> [Exercise] Repeat the entire listing exactly.

> [Collected data]
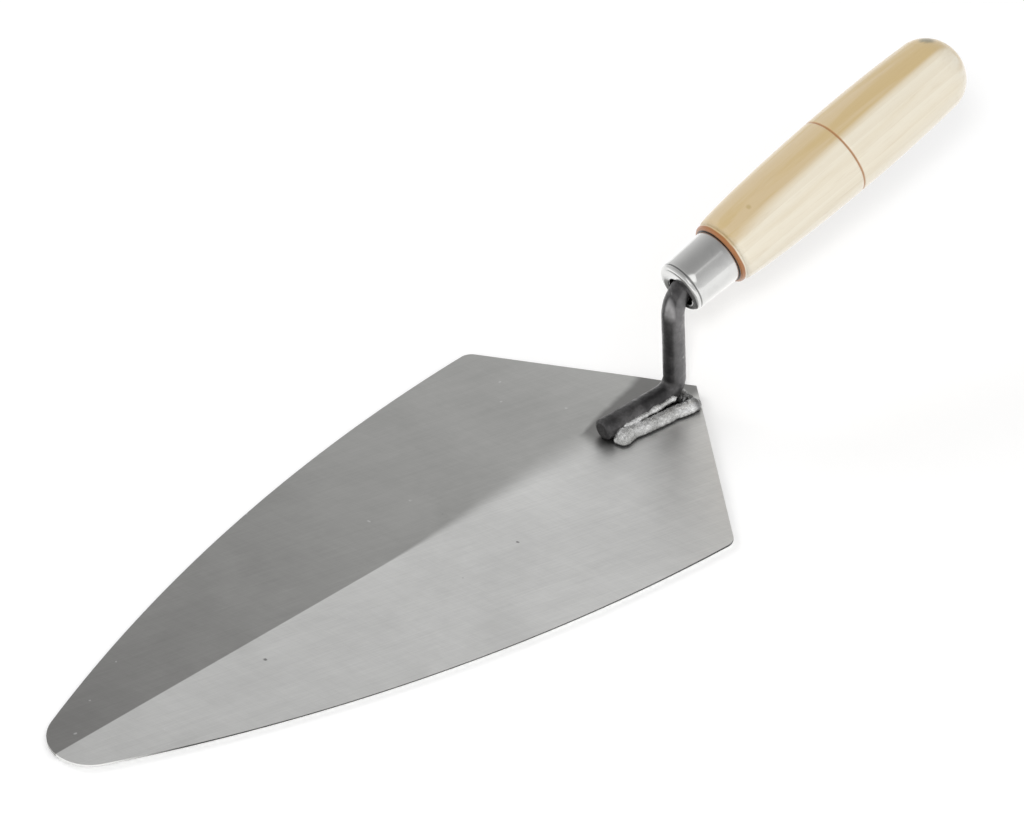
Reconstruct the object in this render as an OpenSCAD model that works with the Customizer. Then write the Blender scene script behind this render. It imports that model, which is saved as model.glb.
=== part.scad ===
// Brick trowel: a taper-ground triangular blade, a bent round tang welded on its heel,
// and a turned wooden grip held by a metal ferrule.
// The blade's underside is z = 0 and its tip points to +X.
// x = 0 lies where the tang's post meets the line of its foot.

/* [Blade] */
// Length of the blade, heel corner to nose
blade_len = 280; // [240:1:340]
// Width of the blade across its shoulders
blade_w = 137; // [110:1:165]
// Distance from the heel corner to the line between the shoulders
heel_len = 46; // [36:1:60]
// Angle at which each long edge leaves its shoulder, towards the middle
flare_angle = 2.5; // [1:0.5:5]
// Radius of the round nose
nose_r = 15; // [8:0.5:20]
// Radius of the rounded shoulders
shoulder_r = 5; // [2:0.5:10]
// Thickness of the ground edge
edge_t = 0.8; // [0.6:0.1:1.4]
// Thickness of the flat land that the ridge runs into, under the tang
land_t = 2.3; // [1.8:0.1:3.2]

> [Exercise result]
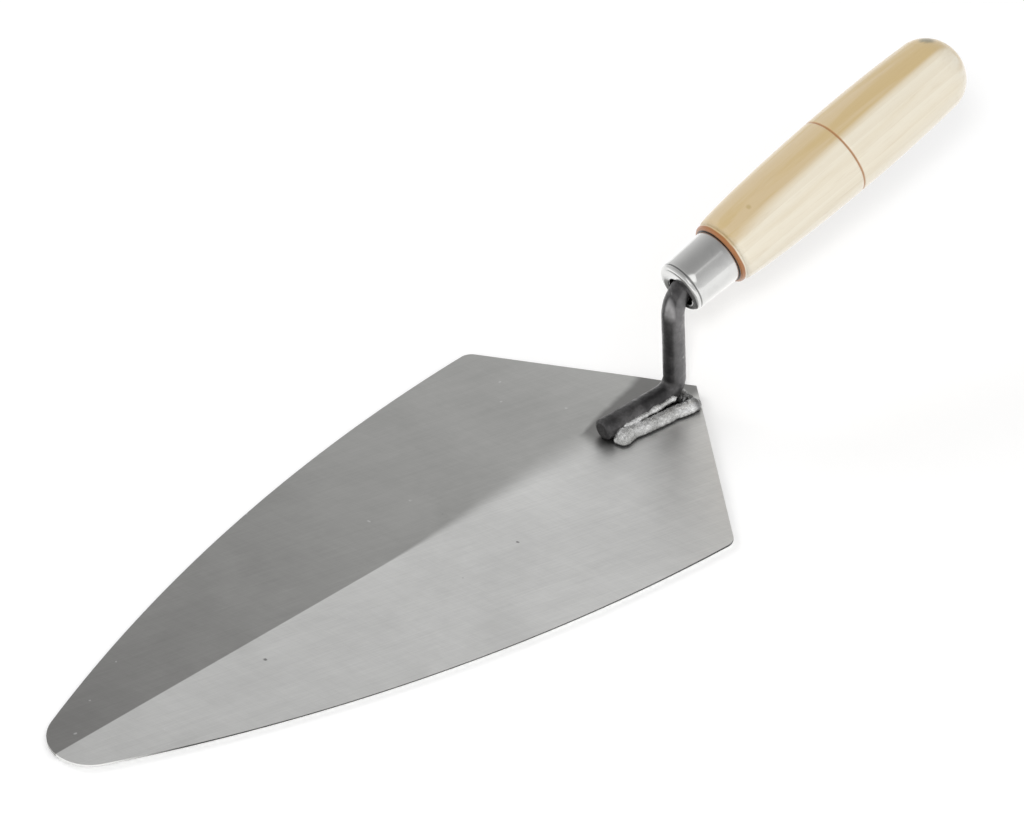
Reconstruct the object in this render as an OpenSCAD model that works with the Customizer. Then write the Blender scene script behind this render. It imports that model, which is saved as model.glb.
=== part.scad ===
// Brick trowel: a taper-ground triangular blade, a bent round tang welded on its heel,
// and a turned wooden grip held by a metal ferrule.
// The blade's underside is z = 0 and its tip points to +X.
// x = 0 lies where the tang's post meets the line of its foot.

/* [Blade] */
// Length of the blade, heel corner to nose
blade_len = 280; // [240:1:340]
// Width of the blade across its shoulders
blade_w = 137; // [110:1:165]
// Distance from the heel corner to the line between the shoulders
heel_len = 46; // [36:1:60]
// Angle at which each long edge leaves its shoulder, towards the middle
flare_angle = 2.5; // [1:0.5:5]
// Radius of the round nose
nose_r = 15; // [8:0.5:20]
// Radius of the rounded shoulders
shoulder_r = 5; // [2:0.5:10]
// Thickness of the ground edge
edge_t = 0.8; // [0.6:0.1:1.4]
// Thickness of the flat land that the ridge runs into, under the tang
land_t = 2.3; // [1.8:0.1:3.2]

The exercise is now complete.